Start Dataset
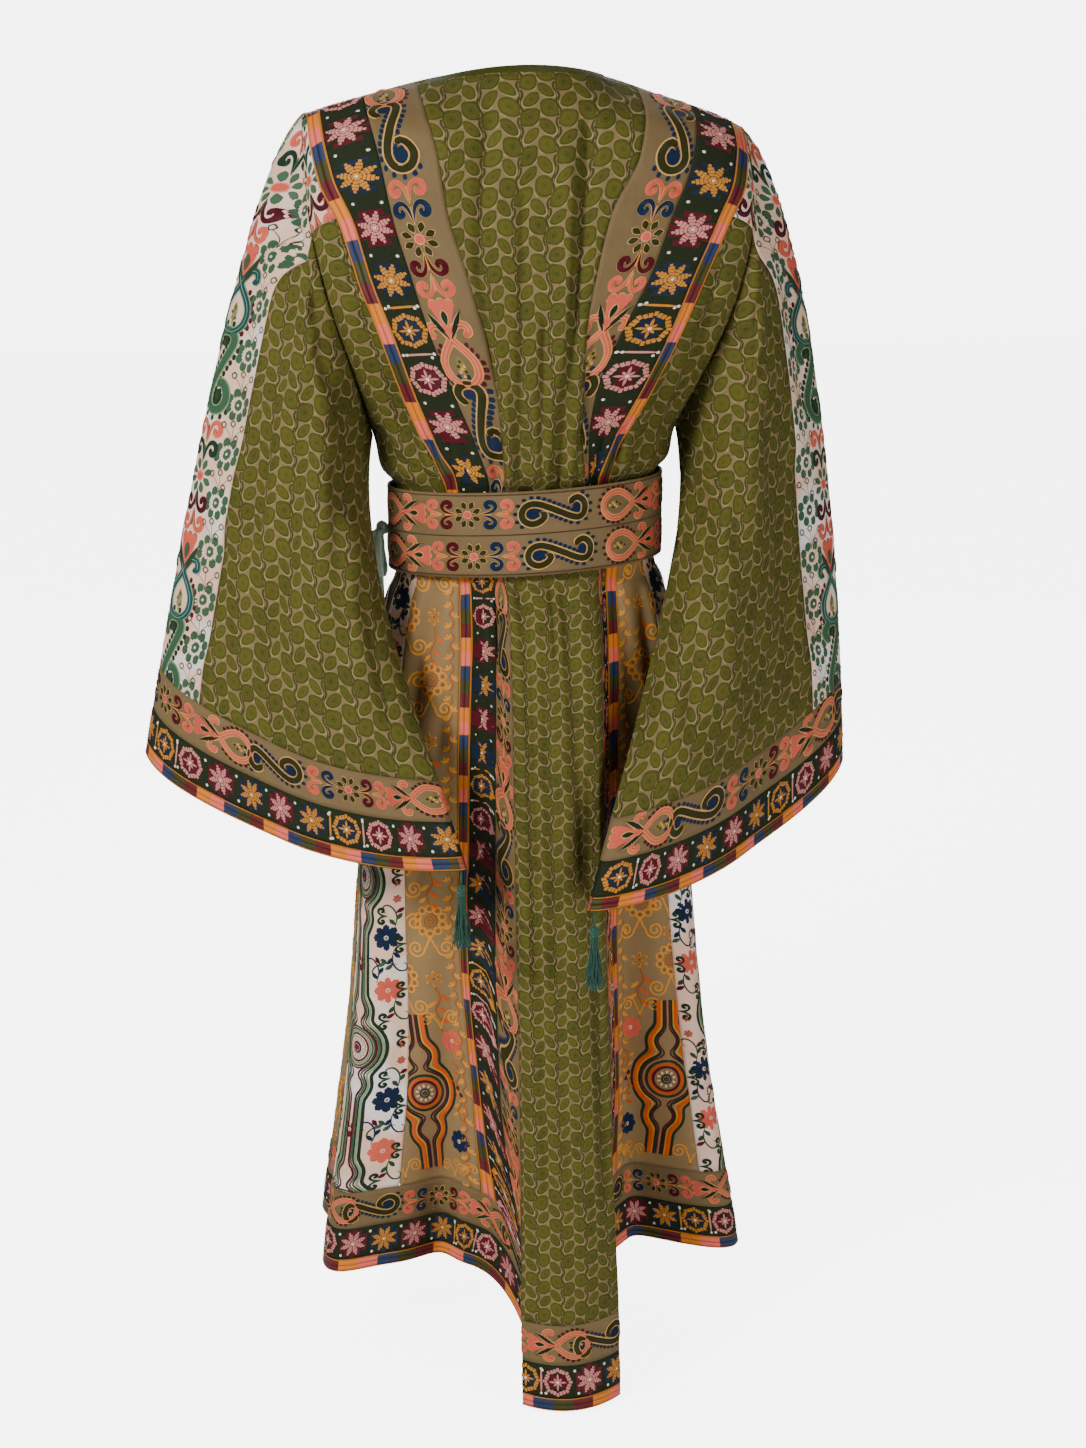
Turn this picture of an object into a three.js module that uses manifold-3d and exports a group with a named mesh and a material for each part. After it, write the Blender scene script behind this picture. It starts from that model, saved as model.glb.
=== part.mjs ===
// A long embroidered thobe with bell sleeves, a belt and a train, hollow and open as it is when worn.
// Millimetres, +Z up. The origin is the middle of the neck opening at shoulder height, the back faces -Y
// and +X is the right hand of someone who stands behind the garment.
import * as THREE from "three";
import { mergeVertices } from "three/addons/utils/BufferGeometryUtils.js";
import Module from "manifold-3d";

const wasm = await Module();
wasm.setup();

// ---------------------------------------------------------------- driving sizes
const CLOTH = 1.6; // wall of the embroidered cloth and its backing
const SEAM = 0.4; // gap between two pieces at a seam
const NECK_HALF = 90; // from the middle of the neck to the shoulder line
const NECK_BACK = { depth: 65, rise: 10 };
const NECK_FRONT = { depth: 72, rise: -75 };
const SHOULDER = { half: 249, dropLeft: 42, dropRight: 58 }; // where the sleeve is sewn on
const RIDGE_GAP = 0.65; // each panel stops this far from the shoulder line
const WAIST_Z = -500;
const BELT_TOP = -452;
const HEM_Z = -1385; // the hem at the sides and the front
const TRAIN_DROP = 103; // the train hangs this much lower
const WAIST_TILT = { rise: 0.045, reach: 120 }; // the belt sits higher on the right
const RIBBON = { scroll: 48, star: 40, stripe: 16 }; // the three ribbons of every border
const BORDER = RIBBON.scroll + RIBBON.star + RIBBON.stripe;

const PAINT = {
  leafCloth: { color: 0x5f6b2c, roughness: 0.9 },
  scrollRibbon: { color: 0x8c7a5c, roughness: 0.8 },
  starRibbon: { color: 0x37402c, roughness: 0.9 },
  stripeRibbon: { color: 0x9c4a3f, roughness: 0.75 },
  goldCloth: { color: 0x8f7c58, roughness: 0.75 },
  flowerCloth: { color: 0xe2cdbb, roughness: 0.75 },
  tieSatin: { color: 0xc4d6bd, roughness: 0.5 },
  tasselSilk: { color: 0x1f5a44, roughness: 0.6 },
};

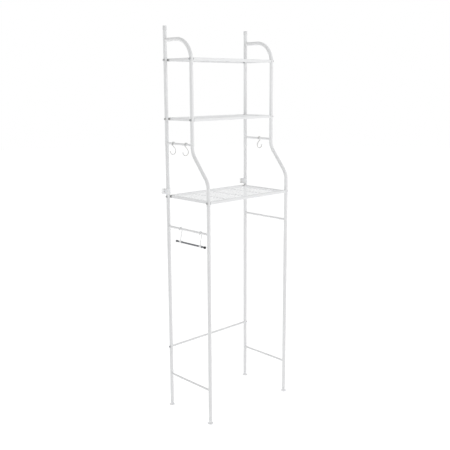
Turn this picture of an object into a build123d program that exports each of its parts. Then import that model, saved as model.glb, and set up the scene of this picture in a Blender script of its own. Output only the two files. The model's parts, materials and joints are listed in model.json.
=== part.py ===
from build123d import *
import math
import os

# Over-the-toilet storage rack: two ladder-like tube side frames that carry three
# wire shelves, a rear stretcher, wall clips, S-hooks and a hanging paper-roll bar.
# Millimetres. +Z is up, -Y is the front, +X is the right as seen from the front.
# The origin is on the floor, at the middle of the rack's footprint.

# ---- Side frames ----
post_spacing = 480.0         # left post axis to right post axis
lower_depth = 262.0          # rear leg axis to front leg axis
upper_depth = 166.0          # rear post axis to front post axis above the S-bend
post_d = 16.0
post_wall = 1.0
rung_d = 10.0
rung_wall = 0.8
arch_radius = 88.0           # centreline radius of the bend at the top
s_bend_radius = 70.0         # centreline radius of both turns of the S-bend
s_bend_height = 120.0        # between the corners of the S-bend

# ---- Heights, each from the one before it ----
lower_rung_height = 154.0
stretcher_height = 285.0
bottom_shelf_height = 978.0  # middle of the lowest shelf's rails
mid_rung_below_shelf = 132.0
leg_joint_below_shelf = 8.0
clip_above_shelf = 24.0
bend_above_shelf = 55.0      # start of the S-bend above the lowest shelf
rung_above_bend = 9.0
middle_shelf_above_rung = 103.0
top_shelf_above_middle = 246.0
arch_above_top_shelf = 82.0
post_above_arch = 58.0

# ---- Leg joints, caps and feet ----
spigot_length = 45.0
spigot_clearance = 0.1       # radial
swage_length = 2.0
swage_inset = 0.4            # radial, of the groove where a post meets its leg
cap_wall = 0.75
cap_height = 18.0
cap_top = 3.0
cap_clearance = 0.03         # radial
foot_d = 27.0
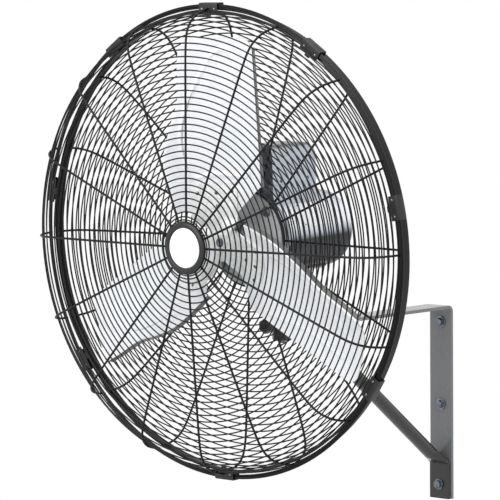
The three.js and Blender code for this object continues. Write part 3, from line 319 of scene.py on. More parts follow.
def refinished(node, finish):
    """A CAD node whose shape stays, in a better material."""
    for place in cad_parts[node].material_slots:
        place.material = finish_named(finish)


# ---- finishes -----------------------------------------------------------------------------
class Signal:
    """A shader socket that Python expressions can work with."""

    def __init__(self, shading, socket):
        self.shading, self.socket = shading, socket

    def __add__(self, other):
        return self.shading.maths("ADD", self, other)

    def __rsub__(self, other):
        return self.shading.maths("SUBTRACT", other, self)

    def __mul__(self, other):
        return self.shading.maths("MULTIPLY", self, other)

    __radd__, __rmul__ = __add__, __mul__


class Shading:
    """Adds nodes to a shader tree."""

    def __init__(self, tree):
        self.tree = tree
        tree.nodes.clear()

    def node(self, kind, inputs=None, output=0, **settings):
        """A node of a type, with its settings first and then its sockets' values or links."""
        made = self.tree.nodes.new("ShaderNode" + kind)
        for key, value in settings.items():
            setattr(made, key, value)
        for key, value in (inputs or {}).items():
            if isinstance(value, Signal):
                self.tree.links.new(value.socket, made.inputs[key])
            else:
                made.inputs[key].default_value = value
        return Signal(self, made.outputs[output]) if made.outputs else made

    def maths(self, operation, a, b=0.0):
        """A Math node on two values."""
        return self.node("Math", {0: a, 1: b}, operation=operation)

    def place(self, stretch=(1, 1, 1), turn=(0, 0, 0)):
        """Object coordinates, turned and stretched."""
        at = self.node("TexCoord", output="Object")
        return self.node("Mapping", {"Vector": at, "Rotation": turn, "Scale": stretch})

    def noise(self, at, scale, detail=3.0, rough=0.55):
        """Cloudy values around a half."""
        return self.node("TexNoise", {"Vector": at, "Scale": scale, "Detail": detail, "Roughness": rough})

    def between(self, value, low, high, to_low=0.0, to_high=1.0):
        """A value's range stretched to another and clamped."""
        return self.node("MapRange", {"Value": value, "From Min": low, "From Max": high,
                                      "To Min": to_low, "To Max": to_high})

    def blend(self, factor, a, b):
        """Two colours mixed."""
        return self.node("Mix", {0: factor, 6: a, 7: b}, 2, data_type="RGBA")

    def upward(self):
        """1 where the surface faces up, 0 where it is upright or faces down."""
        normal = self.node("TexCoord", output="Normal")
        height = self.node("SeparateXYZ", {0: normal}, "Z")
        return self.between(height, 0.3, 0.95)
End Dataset
Give back, verbatim, the lines from the top of the entries above through the line containing "wasm.setup();".

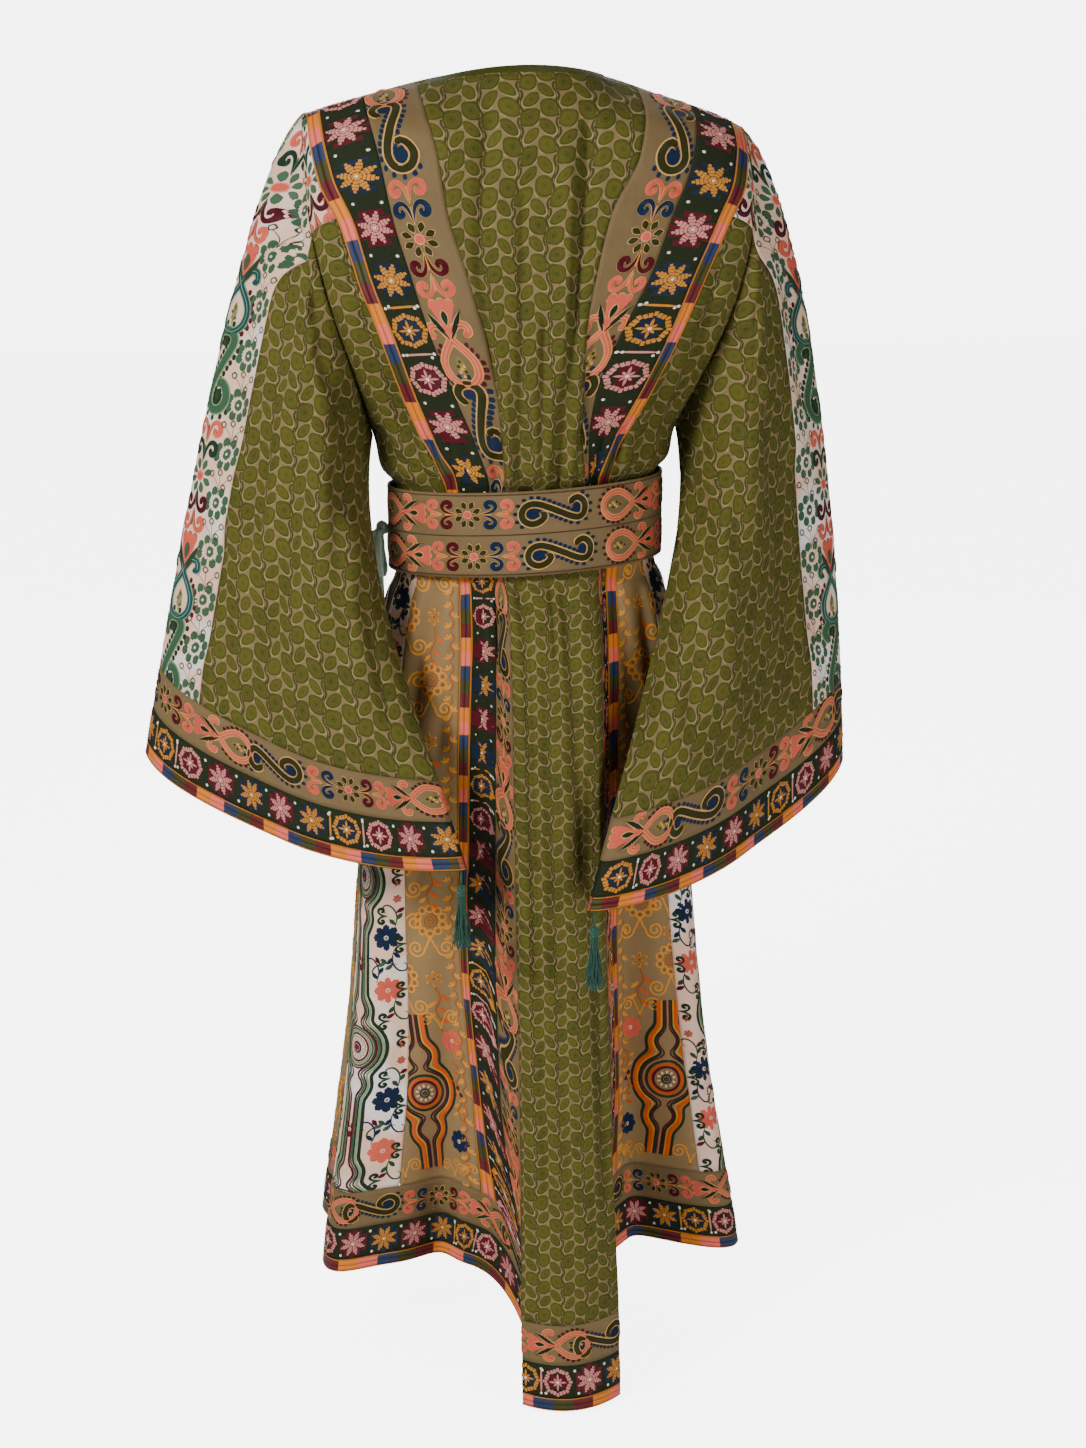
Turn this picture of an object into a three.js module that uses manifold-3d and exports a group with a named mesh and a material for each part. After it, write the Blender scene script behind this picture. It starts from that model, saved as model.glb.
=== part.mjs ===
// A long embroidered thobe with bell sleeves, a belt and a train, hollow and open as it is when worn.
// Millimetres, +Z up. The origin is the middle of the neck opening at shoulder height, the back faces -Y
// and +X is the right hand of someone who stands behind the garment.
import * as THREE from "three";
import { mergeVertices } from "three/addons/utils/BufferGeometryUtils.js";
import Module from "manifold-3d";

const wasm = await Module();
wasm.setup();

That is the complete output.